Constraints – Factors that limit the possible solution. These factors may include budget limitations, hardware constraints, project completion date commitments and other such restrictions. For example:

  • We are constrained by a contractual agreement to implement no later than 9/2007.
  • We are limited to a budget of $1M for the project.

Assumptions – Factors outside the project scope that you are basing a requirement or set of requirements upon. Examples would include:

  • We assume that the necessary vendor relationships will be in place to support web implementation.
  • We assume that screening for eligibility will occur prior to application acceptance.

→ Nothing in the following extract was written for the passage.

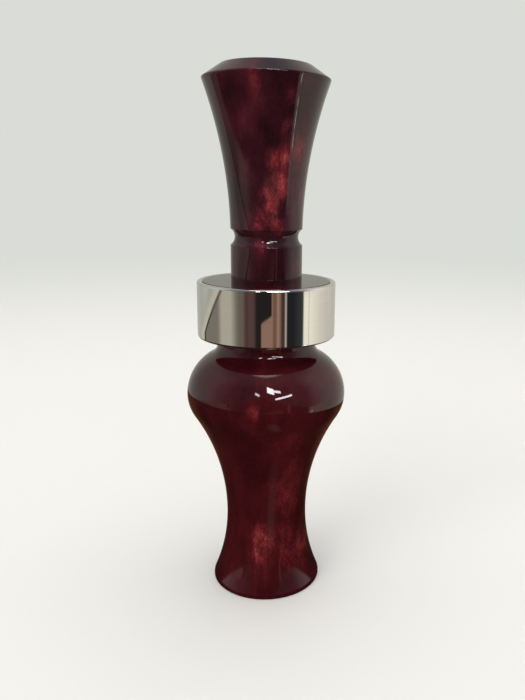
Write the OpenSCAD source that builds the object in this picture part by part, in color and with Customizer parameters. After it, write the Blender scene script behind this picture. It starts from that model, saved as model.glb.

Dependencies – A list of projects upon which this implementation is dependent for functionality or strategic direction. Alterations in the timeline or implementation of dependent projects usually have a direct effect on the implementation date of the project under discussion. This is not intended to be an all inclusive list of known projects, so focus on dependencies that are unique to this project.

CONCLUSION

Developing requirements is a critical and necessary part of selecting the right Process Management software package. Their purpose is to clarify the project vision and scope. They make it tangible by building the blueprint that will guide the design. So follow the suggested guidelines to document your functional, non-functional, people and process requirements. Then augment them with supporting assumptions, constraints and dependencies to ensure you effectively capture and communicate comprehensive, quality business requirements.

REFERENCES

Alexander, C., Silverstein, M., Angel, S., Ishikawa, S., Abrams, D. The Oregon Experiment. New York: Oxford University Press. 1975, p. 44.

“The CHAOS Report”, The Standish Group International, Inc. 1995.

Means, J. and Adams, T. Facilitating the Project Lifecycle: Skills and Tools to Accelerate Progress for Project Managers, Facilitators, and Six Sigma Project Teams. San Francisco: Jossey-Bass, 2005.